--- What to produce ---
Copy every line of the listing exactly.

--- Data segment ---
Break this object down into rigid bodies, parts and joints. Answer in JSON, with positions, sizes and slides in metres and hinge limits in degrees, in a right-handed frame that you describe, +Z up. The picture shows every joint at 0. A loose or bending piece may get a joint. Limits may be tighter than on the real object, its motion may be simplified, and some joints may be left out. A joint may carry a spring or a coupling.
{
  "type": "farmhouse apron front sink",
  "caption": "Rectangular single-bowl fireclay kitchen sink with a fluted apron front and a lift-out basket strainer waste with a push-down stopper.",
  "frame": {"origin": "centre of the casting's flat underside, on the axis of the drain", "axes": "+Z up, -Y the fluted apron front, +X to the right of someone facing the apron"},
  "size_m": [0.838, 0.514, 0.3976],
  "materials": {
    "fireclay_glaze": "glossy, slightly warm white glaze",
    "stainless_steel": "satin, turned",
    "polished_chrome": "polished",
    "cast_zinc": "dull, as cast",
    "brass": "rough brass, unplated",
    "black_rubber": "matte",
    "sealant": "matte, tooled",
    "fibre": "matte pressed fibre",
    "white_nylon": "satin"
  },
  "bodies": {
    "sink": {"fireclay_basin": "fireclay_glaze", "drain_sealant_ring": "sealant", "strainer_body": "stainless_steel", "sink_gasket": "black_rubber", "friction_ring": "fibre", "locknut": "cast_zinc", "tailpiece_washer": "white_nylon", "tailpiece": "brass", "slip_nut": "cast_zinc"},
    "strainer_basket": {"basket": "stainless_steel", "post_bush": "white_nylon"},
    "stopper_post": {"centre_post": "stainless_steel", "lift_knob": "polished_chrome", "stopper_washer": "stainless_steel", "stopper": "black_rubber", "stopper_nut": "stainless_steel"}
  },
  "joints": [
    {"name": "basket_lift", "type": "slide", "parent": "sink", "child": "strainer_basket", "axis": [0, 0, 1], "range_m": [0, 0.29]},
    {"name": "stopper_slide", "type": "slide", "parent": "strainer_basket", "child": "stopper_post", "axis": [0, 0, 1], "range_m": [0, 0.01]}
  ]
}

--- Response to this task ---
Break this object down into rigid bodies, parts and joints. Answer in JSON, with positions, sizes and slides in metres and hinge limits in degrees, in a right-handed frame that you describe, +Z up. The picture shows every joint at 0. A loose or bending piece may get a joint. Limits may be tighter than on the real object, its motion may be simplified, and some joints may be left out. A joint may carry a spring or a coupling.
{
  "type": "farmhouse apron front sink",
  "caption": "Rectangular single-bowl fireclay kitchen sink with a fluted apron front and a lift-out basket strainer waste with a push-down stopper.",
  "frame": {"origin": "centre of the casting's flat underside, on the axis of the drain", "axes": "+Z up, -Y the fluted apron front, +X to the right of someone facing the apron"},
  "size_m": [0.838, 0.514, 0.3976],
  "materials": {
    "fireclay_glaze": "glossy, slightly warm white glaze",
    "stainless_steel": "satin, turned",
    "polished_chrome": "polished",
    "cast_zinc": "dull, as cast",
    "brass": "rough brass, unplated",
    "black_rubber": "matte",
    "sealant": "matte, tooled",
    "fibre": "matte pressed fibre",
    "white_nylon": "satin"
  },
  "bodies": {
    "sink": {"fireclay_basin": "fireclay_glaze", "drain_sealant_ring": "sealant", "strainer_body": "stainless_steel", "sink_gasket": "black_rubber", "friction_ring": "fibre", "locknut": "cast_zinc", "tailpiece_washer": "white_nylon", "tailpiece": "brass", "slip_nut": "cast_zinc"},
    "strainer_basket": {"basket": "stainless_steel", "post_bush": "white_nylon"},
    "stopper_post": {"centre_post": "stainless_steel", "lift_knob": "polished_chrome", "stopper_washer": "stainless_steel", "stopper": "black_rubber", "stopper_nut": "stainless_steel"}
  },
  "joints": [
    {"name": "basket_lift", "type": "slide", "parent": "sink", "child": "strainer_basket", "axis": [0, 0, 1], "range_m": [0, 0.29]},
    {"name": "stopper_slide", "type": "slide", "parent": "strainer_basket", "child": "stopper_post", "axis": [0, 0, 1], "range_m": [0, 0.01]}
  ]
}